14 July 2003 Peregrine Systems will emerge from Chapter 11 bankruptcy protection in August after agreement was reached by creditors and stockholders on a plan of reorganisation.
The reorganisation plan had originally been filed by the asset management software company in January and approval had been expected by April. However, stockholders had been dissatisfied with how little they would receive as a result of the reorganisation.
The plan will nevertheless give bondholders 63% of Peregrine’s stock, while one-third will be shared between shareholders and “certain securities claimants”. The remaining 4% will be divided between the two based on the resolution of various claims.
“Peregrine has worked diligently with all our stakeholders to ensure they receive fair and reasonable treatment in Peregrine’s reorganisation,” said CEO Gary Greenfield.
Peregrine was forced to file for Chapter 11 bankruptcy protection in September 2002 after an accounting scandal was uncovered, which had inflated revenues by $509 million between April 1999 and December 2001.

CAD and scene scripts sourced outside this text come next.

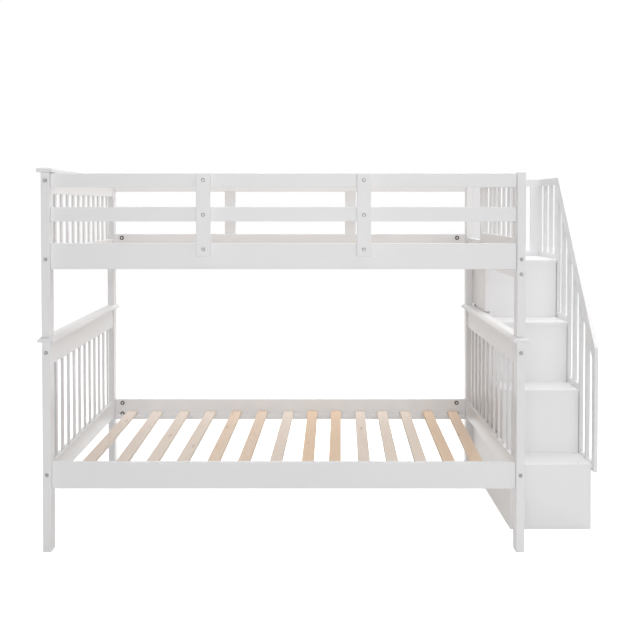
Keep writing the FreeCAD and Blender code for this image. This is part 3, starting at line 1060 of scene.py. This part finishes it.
@dataclass
class LongGuard:
    """The guard along one long side of the upper bed: two rails and two bolted stiles."""

    side: Side
    stile_width: float = 58.0 * MM
    bolt_heights: tuple[float, ...] = (1.542, 1.399, 1.2565)

    def build(self, shop: Workshop, bolts: Bolts) -> None:
        """Makes the rails and the stiles."""
        place = self.side.name.lower()
        for part in ("top", "middle"):
            node = f"{place}_guard_{part}_rail"
            shop.boards(f"{node}_board", [Block.of(node)], node, radius=RAIL_EDGE)
        node = f"{place}_guard_stiles"
        stiles = Block.of(node).row(Axis.X, 2, self.stile_width)
        cuts = []
        for block in stiles:
            face_y = block.low.y if self.side is Side.FRONT else block.high.y
            cuts += [bolts.sink(Vector((block.middle.x, face_y, z)), Vector((0, self.side.value, 0)))
                     for z in self.bolt_heights]
        shop.drilled(f"{node}_bored", stiles, Axis.Z, bolts.bores(cuts), node)


@dataclass
class EntryPanel:
    """The right end of the upper bed: its rail, and the short guard beside the entrance."""

    bar_count: int = 7
    bar_seed: int = 77
    bottom_height: float = 40.0 * MM
    top_height: float = 45.0 * MM

    def build(self, shop: Workshop, rows: RowTree) -> None:
        """Makes the rail, the panel's rails, its upright and its bars."""
        shop.boards("upper_right_end_board", [Block.of("upper_right_end_rail")], "upper_right_end_rail",
                    radius=RAIL_EDGE)
        rails = Block.of("entry_panel_rails")
        low = rails.part(Axis.Z, rails.low.z, self.bottom_height)
        high = rails.part(Axis.Z, rails.high.z - self.top_height, self.top_height)
        shop.boards("entry_panel_boards", [low, high], "entry_panel_rails")
        shop.boards("entry_upright_board", [Block.of("entry_upright")], "entry_upright")
        BarRow("entry_bars_row", "entry_panel_bars", self.bar_count, self.bar_seed).build(
            shop, rows, low.high.z, high.low.z)


@dataclass
class StairTower:
    """The columns of boards under the treads, open on the outer side."""

    run: float = 226.0 * MM
    panel: float = 16.0 * MM
    nosing: float = 5.0 * MM
    steps: int = 3
    cap_clearance: float = 2.0 * MM
    notch_width: float = 6.5 * MM
    notch_drop: float = 2.5 * MM
    notch_rise: float = 5.5 * MM
    rear_slot: float = 208.0 * MM
    rear_slot_height: float = 8.0 * MM
    riser_play: float = 2.0 * MM
    plug_radius: float = 5.0 * MM
    plug_inset: float = 56.0 * MM
    plug_setback: float = 26.0 * MM
    plug_depth: float = 1.4 * MM
    edge: float = 1.0 * MM
    cutter_edge: float = 0.1 * MM
    cut_tone: float = 0.45

    def __post_init__(self) -> None:
        """Takes the places of what the boards meet."""
        self.platform = Block.of("stair_platform")
        self.cap = Block.of("lower_right_cap_rail")
        self.rear = Block.of("stair_back_panel").high.y
        self.inner = self.platform.low.x + self.panel
        self.first = Block.of("stair_risers").low.y
        self.rise = Block.of("stair_treads").high.z / self.steps

    def build(self, shop: Workshop) -> None:
        """Makes the tower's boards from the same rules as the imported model's."""
        boards = self.columns()
        for name, kind, node in (("stair_tread_boards", "tread", "stair_treads"),
                                 ("stair_shelf_boards", "shelf", "stair_shelves"),
                                 ("stair_floor_boards", "floor", "stair_bottom_boards")):
            shop.boards(name, boards[kind], node, radius=self.edge, axis=Axis.X, finish=shop.board_paint)
        shop.boards("stair_platform_board", [self.platform], "stair_platform", finish=shop.board_paint)
        left, right = self.platform.low.x, self.platform.high.x
        plugs = [(Vector((x, board.low.y + self.plug_setback, board.high.z - MM)), Vector((0, 0, 1)))
                 for board in boards["tread"] for x in (left + self.plug_inset, right - self.plug_inset)]
        shop.place("tread_screw_plugs", shop.soften(cylinders(plugs, self.plug_radius, self.plug_depth)),
                   shop.plug_grey, Slot.PAINT)
        shop.boards("stair_back_board", [Block.of("stair_back_panel")], "stair_back_panel",
                    radius=self.edge, finish=shop.board_paint)
        self.build_cut(shop, boards)

    def columns(self) -> dict[str, list[Block]]:
        """The boards of all columns, by kind, from the front column to the back one."""
        left, right = self.platform.low.x, self.platform.high.x
        floors = Block.of("stair_bottom_boards")
        boards: dict[str, list[Block]] = {kind: [] for kind in ("side", "riser", "tread", "shelf", "floor")}

        def add(kind: str, *limits: float) -> None:
            """Adds a board by its six limits."""
            boards[kind].append(Block.span(*limits))

        for step in range(1, self.steps + 2):
            front = self.first + self.run * (step - 1)
            last = step > self.steps
            end = self.rear if last else front + self.run
            under = self.rise * step - self.panel
            if last:
                add("side", left, self.inner, front, end, 0, self.rise * self.steps)
                add("side", left, self.inner, front, end, self.cap.high.z + self.cap_clearance, under)
            else:
                add("side", left, self.inner, front, end, 0, under)
                add("tread", left, right, front - self.nosing, end, under, self.rise * step)
            behind = front + self.panel
            add("riser", self.inner, right - self.riser_play, front, behind, 0, under)
            room = end - self.panel if last else end
            add("floor", self.inner, right, behind, room, floors.low.z, floors.high.z)
            for level in range(1, step):
                top = self.rise * level
                add("shelf", self.inner, right, behind, room, top - self.panel, top)
        return boards

    def build_cut(self, shop: Workshop, boards: dict[str, list[Block]]) -> None:
        """Makes the side boards and the risers, the last of each cut to pass over the bed's cap.

        Args:
            shop: the workshop.
            boards: the tower's boards by kind.
        """
        left = self.platform.low.x - OUTSIDE
        front = self.first + self.run * self.steps
        notch = Block.span(left, self.inner + self.notch_width, front - MM, front + self.panel + MM,
                           self.cap.high.z - self.notch_drop, self.cap.high.z + self.notch_rise)
        slot_z = self.cap.high.z + self.cap_clearance
        slot = Block.span(left, self.inner + MM / 2, self.rear - self.rear_slot, self.rear + OUTSIDE,
                          slot_z - OUTSIDE, slot_z + self.rear_slot_height)
        for kind, node, axis, cuts in (("side", "stair_side_panels", Axis.Z, (notch, slot)),
                                       ("riser", "stair_risers", Axis.X, (notch,))):
            name = f"stair_{kind}_boards"
            *others, last = boards[kind]
            plain, cut = Stock(len(name)), Stock(len(name) + 1)
            for block in others:
                plain.board(block, self.edge, axis)
            cut.board(last, self.edge, axis)
            cutters = []
            for n, block in enumerate(cuts):
                cutter = Stock(n)
                cutter.board(block, self.cutter_edge)
                cutters.append(cutter.mesh("cutter"))
            mesh = shop.soften(shop.bored(cut.mesh(name + "_last"), cutters))
            stamp_board(mesh, last, axis, self.cut_tone)
            shop.place(name, plain.mesh(name), shop.board_paint, Slot.PAINT, node)
            shop.place(name + "_notched", mesh, shop.board_paint, Slot.PAINT, node)


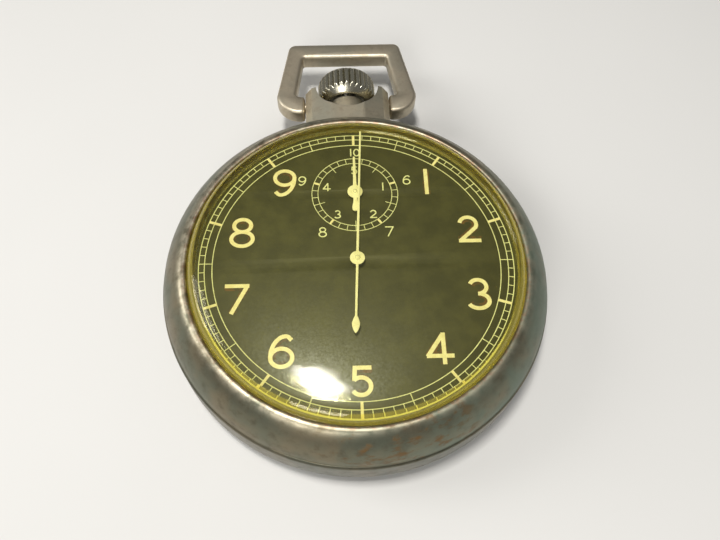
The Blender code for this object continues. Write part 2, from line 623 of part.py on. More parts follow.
def make_frame(gilt, steel):
    """The main plate, the bridges and cocks, and their screws."""
    holes = [ring(0.55, BARREL_AT), ring(0.6), ring(1.0, COLUMN_AT), ring(0.36, REGISTER_AT, FINE)]
    for place in (TRANSFER_AT, SECOND_AT, THIRD_AT, ESCAPE_AT, FORK_AT, BALANCE_AT):
        holes.append(ring(PIVOT_HOLE_R, place, FINE))
    feet = BARREL_BRIDGE_FEET + TRAIN_BRIDGE_FEET + [COCK_FOOT]
    holes += [ring(SCREW_HOLE_R, foot, FINE) for foot in feet]
    window_y = CROWN_WHEEL_AT[1] + CONTRATE_PITCH_R
    window = (window_y - 0.7, window_y + 0.7)
    holes.append([(-2.4, window[0]), (2.4, window[0]), (2.4, window[1]), (-2.4, window[1])])
    plate = solid(flat("main_plate", gilt, [ring(PLATE_R, count=ROUND)] + holes, *PLATE_Z))
    block = [[(-3.1, 17.3), (3.1, 17.3), (3.1, 20.4), (-3.1, 20.4)]]
    combine(plate, solid(flat("stem_block", None, block, 4.95, PLATE_Z[0] + 0.4)), "UNION")
    combine(plate, rod("stem_bearing", None, 0.78, 16.8, 21.2, STEM, "Y", 16), "DIFFERENCE")
    studs = [ring(STUD_R, place, FINE) for place in (LEVER_AT, BRAKE_AT)]
    combine(plate, solid(flat("lever_studs", None, studs, 6.0, PLATE_Z[0] + 0.4)), "UNION")
    stud = [ring(STUD_R, HAMMER_AT, FINE)]
    combine(plate, solid(flat("hammer_stud", None, stud, PLATE_Z[1] - 0.4, 10.8)), "UNION")

    rim = BRIDGE_R
    barrel_outline = arc(CENTRE, rim, 71, 175.5, 9)
    barrel_outline += [(-5.2, 1.6), (-4.2, 3.4), (2.6, 3.4), (3.6, 3.95), (6.6, 3.95)]
    pocket = solid(flat("crown_wheel_pocket", None, [ring(5.6, CROWN_WHEEL_AT, 20)], 3.2, 4.5))
    opening = [[(-2.8, window[0]), (2.8, window[0]), (2.8, window[1]), (-2.8, window[1])]]
    pockets = [pocket, solid(flat("pinion_window", None, opening, 3, 6))]
    centres = [(BARREL_AT, 0.95), (CROWN_WHEEL_AT, 0.5)]
    make_bridge("barrel_bridge", gilt, barrel_outline, BARREL_BRIDGE_FEET, centres, pockets)
    train_outline = arc(CENTRE, rim, -176.5, -82, 8)
    train_outline += [(3.4, -6.4), (6.8, -3.2), (8.8, 0.6), (8.8, 3.6), (3.9, 3.6)]
    train_outline += [(3.0, 3.0), (-4.0, 3.0), (-5.0, 1.2)]
    small = [(place, PIVOT_HOLE_R) for place in (SECOND_AT, THIRD_AT, ESCAPE_AT)] + [(CENTRE, 0.32)]
    make_bridge("train_bridge", gilt, train_outline, TRAIN_BRIDGE_FEET, small)
    way = math.degrees(heading(BALANCE_AT, COCK_FOOT))
    cock = arc(BALANCE_AT, 1.6, way + 75, way + 285, 8) + arc(COCK_FOOT, 2.0, way - 75, way + 75, 6)
    make_bridge("balance_cock", gilt, cock, [COCK_FOOT], [(BALANCE_AT, 0.2)])
    across = math.degrees(FORK_WAY) + 90
    first, second = FORK_COCK_FEET
    bar = arc(first, 0.7, across - 90, across + 90, 6) + arc(second, 0.7, across + 90, across + 270, 6)
    fork_cock = solid(flat("pallet_cock", gilt, [bar, ring(0.2, FORK_AT, FINE)], 6.5, 6.9))
    posts = [ring(0.6, foot, FINE) for foot in FORK_COCK_FEET]
    combine(fork_cock, solid(flat("pallet_cock_feet", None, posts, 6.7, PLATE_Z[0] - 0.05)), "UNION")

    for i, foot in enumerate(BARREL_BRIDGE_FEET):
        make_screw(f"barrel_bridge_screw_{i + 1}", steel, foot)
    for i, foot in enumerate(TRAIN_BRIDGE_FEET):
        make_screw(f"train_bridge_screw_{i + 1}", steel, foot)
    make_screw("balance_cock_screw", steel, COCK_FOOT)


def heart(facing):
    """A reset cam: a heart whose notch faces an angle."""
    points = []
    count = 20
    for i in range(count):
        share = abs(i - count / 2) / (count / 2)
        radius = 0.85 + 1.2 * (1 - share)
        points.append(from_place(CENTRE, radius, facing + math.tau * i / count))
    return points


def make_stopwork(brass, steel):
    """What counts, stops and resets: hearts, register gears, hammer, column wheel, levers."""
    flat("sweep_heart", steel, [heart(SWEEP_REST), ring(0.5, count=FINE)], *HEART_Z)
    flat("register_heart", steel, [heart(0.0), ring(0.45, count=FINE)], *HEART_Z, (*REGISTER_AT, 0))
    to_centre = heading(TRANSFER_AT, CENTRE)
    make_wheel("transfer_wheel", brass, TRANSFER_GEAR, TRANSFER_Z, TRANSFER_AT, to_centre, 0.33)
    leaves_z = (REGISTER_WHEEL_Z[0] - 0.1, REGISTER_WHEEL_Z[1] + 0.1)
    make_arbor("transfer_arbor", steel, TRANSFER_PINION, leaves_z, 8.0, [(0.2, 9.45), (0.3, 10.8)],
               TRANSFER_AT, heading(TRANSFER_AT, REGISTER_AT))
    to_transfer = heading(REGISTER_AT, TRANSFER_AT)
    make_wheel("register_wheel", brass, REGISTER_GEAR, REGISTER_WHEEL_Z, REGISTER_AT, to_transfer, 0.45)
    shaft("register_arbor", steel, 8.0, [(0.3, 9.45), (0.4, 10.85), (0.28, 12.05)], REGISTER_AT, FINE)

    hammer = [
        (5.9, -14.9), (5.9, -13.0), (5.2, -2.0), (5.4, 9.0), (6.55, 11.2), (6.55, 12.4), (3.5, 12.2),
        (3.5, 9.2), (4.2, 8.2), (4.0, 2.2), (2.85, 1.4), (2.85, -1.4), (4.0, -2.2), (4.2, -13.0),
        (4.1, -14.9),
    ]
    local = [(x - HAMMER_AT[0], y - HAMMER_AT[1]) for x, y in hammer]
    flat("reset_hammer", steel, [local, ring(STUD_HOLE_R, count=FINE)], *HEART_Z, (*HAMMER_AT, 0))

    lever = [
        (-6.0, -0.15), (-4.0, -0.15), (-1.2, 0.3), (-0.5, 0.85), (0.5, 0.85), (1.0, 0.3), (1.25, -1.5),
        (1.0, -1.9), (0.5, -1.0), (-0.6, -0.9), (-1.6, -0.75), (-6.0, -0.75),
    ]
    flat("operating_lever", steel, [lever, ring(STUD_HOLE_R, count=FINE)], *LEVER_Z, (*LEVER_AT, 0))

    saw = []
    for i in range(12):
        angle = math.radians(30 * i)
        saw += [from_place(CENTRE, 2.35, angle), from_place(CENTRE, 1.8, angle + 0.08)]
    column = solid(flat("column_wheel", steel, [saw], 6.2, 6.7, (*COLUMN_AT, 0)))
    combine(column, shaft("column_shaft", None, 5.8, [(0.8, 10.8)], COLUMN_AT, 16), "UNION")
    petals = []
    for i in range(4):
        petals += arc(CENTRE, 2.15, 90 * i - 20, 90 * i + 20, 3)
        petals.append(from_place(CENTRE, 1.15, math.radians(90 * i + 45)))
    columns = solid(flat("columns", None, [petals], 9.7, 10.75, (*COLUMN_AT, 0)))
    combine(column, columns, "UNION")

    tip = from_place(BALANCE_AT, 5.3, math.radians(30))
    way = heading(BRAKE_AT, tip)
    reach = math.dist(BRAKE_AT, tip)
    brake = [from_place(CENTRE, reach, way)]
    brake.append(from_place(brake[0], 0.8, way + math.pi / 2))
    brake.append(from_place(from_place(CENTRE, 0.8, way), 0.8, way + math.pi / 2))
    brake += [(0.9, 0.5), (0.1, 3.5), (-0.4, 7.4), (-1.2, 7.4), (-0.7, 3.5), (-0.8, -0.5)]
    brake.append(from_place(CENTRE, 1.4, way))
    flat("brake_lever", steel, [brake, ring(STUD_HOLE_R, count=FINE)], 6.25, 6.7, (*BRAKE_AT, 0))


def blade(length, half, tip):
    """The pointed end of a hand, from the hub to its tip and back."""
    return [(half, 1.2), (tip, length), (-tip, length), (-half, 1.2)]


def make_dial(black, cream):
    """The dial disc and the two hands."""
    loops = [ring(DIAL_R, count=ROUND), ring(0.7, count=16), ring(0.6, REGISTER_AT, 16)]
    flat("dial", black, loops, DIAL_TOP - DIAL_T, DIAL_TOP)
    sweep = arc(CENTRE, 0.95, -80, 80, 8) + blade(SWEEP_LENGTH, 0.17, 0.14) + arc(CENTRE, 0.95, 100, 260, 8)
    end = -SWEEP_TAIL
    sweep += [(-0.17, -1.2), (-0.17, end + 2.3), (-0.45, end + 1.7), (-0.45, end + 0.7), (0, end)]
    sweep += [(0.45, end + 0.7), (0.45, end + 1.7), (0.17, end + 2.3), (0.17, -1.2)]
    hand_z = (SWEEP_HAND_Z, SWEEP_HAND_Z + HAND_T)
    flat("sweep_hand", cream, [sweep, ring(0.35, count=FINE)], *hand_z, turn=DIAL_TURN + SWEEP_REST)
    small = arc(CENTRE, 1.0, -76, 76, 8) + blade(REGISTER_LENGTH, 0.2, 0.14) + arc(CENTRE, 1.0, 104, 256, 8)
    small += [(-0.22, -1.2), (-0.4, -2.4)] + arc((0, 0.42 - REGISTER_TAIL), 0.42, 180, 360, 6)
    small += [(0.4, -2.4), (0.22, -1.2)]
    hand_z = (REGISTER_HAND_Z, REGISTER_HAND_Z + HAND_T)
    flat("register_hand", cream, [small, ring(0.31, count=FINE)], *hand_z, (*REGISTER_AT, 0), DIAL_TURN)


def shade_round_pieces():
    """Applies each part's modifiers, welds a curve's caps, and smooths all but the crisp edges."""
    bpy.context.view_layer.update()
    reader = bpy.context.evaluated_depsgraph_get()
    parts = list(COLLECTIONS["pocket_stopwatch"].objects)
    meshes = [bpy.data.meshes.new_from_object(obj.evaluated_get(reader)) for obj in parts]
    for obj, mesh in zip(parts, meshes):
        weld = bmesh.new()
        weld.from_mesh(mesh)
        bmesh.ops.remove_doubles(weld, verts=weld.verts, dist=1e-7)
        weld.to_mesh(mesh)
        weld.free()
        mesh.shade_smooth()
        mesh.set_sharp_from_angle(angle=CRISP_ANGLE)
        name, placed = obj.name, obj.matrix_world.copy()
        bpy.data.objects.remove(obj, do_unlink=True)
        made = bpy.data.objects.new(name, mesh)
        COLLECTIONS["pocket_stopwatch"].objects.link(made)
        made.matrix_world = placed


def main():
    start_scene()
    nickel = metal("worn_nickel", (0.48, 0.45, 0.38), 0.35)
    glass = metal("aged_acrylic", (0.62, 0.56, 0.22), 0.08, 0.0, 0.9)
    steel = metal("blued_steel", (0.42, 0.44, 0.48), 0.3)
    brass = metal("brass", (0.72, 0.55, 0.26), 0.35)
    gilt = metal("gilt_plate", (0.68, 0.56, 0.34), 0.4)
    ruby = metal("ruby", (0.5, 0.05, 0.1), 0.1, 0.0)
    black = metal("dial_black", (0.03, 0.03, 0.015), 0.6, 0.0)
    cream = metal("hand_cream", (0.75, 0.7, 0.42), 0.5, 0.0)
    make_case(nickel, glass)
    make_pendant(nickel)
    make_bow(nickel)
    make_crown(nickel, steel)
    make_winding(steel)
    make_barrel(brass, steel)
    make_train(brass, steel)
    make_escapement(brass, steel, ruby)
    make_frame(gilt, steel)
    make_stopwork(brass, steel)
    make_dial(black, cream)
    shade_round_pieces()


main()
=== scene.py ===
import json
import math

import bmesh
import bpy
from mathutils import Matrix, Vector


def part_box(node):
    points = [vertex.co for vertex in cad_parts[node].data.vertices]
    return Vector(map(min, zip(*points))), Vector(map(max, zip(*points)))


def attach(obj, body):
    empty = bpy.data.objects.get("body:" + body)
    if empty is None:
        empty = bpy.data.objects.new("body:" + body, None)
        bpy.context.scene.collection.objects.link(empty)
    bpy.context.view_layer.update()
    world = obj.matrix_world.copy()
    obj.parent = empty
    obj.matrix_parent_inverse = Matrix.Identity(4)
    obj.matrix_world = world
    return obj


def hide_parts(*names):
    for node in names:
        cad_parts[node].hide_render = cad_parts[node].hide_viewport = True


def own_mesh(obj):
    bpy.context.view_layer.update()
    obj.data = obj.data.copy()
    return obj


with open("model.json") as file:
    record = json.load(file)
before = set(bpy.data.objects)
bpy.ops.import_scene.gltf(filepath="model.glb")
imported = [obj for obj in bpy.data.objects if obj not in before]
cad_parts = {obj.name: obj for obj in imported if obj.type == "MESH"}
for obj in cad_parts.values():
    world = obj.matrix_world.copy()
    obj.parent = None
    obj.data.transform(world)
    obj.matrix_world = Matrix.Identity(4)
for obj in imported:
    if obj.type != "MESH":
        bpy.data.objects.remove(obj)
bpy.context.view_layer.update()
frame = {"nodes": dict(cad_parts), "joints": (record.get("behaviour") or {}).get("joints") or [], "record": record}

# The looks of the pocket stopwatch, built around its CAD frame. Shapes are worked out in millimetres.
MM = 0.001


def middle_of(node):
    """The centre of a CAD node's box, in millimetres."""
    low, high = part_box(node)
    return (low + high) / 2 / MM


def top_of(node):
    """The top of a CAD node, in millimetres."""
    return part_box(node)[1].z / MM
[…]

The scandal was brought to light by auditors KPMG, who replaced Arthur Andersen when the discredited accountancy firm imploded. A number of senior executives were subsequently arrested.
The scandal involved a ‘channel stuffing’ exercise in which software was given to resellers who were told that they owed the company nothing until they sold it. The transaction was nevertheless booked as a sale.
Last month, Steve Spitzer, Peregrine’s vice president of sales from 1997 until 2002, pleaded guilty to conspiracy to commit securities fraud. Spitzer now faces up to five years in prison.
In April, Peregrine’s former chief financial officer Matthew Gless pleaded guilty to conspiracy to commit securities fraud. He now faces up to 15 years in prison.
Both have agreed to co-operate with investigators.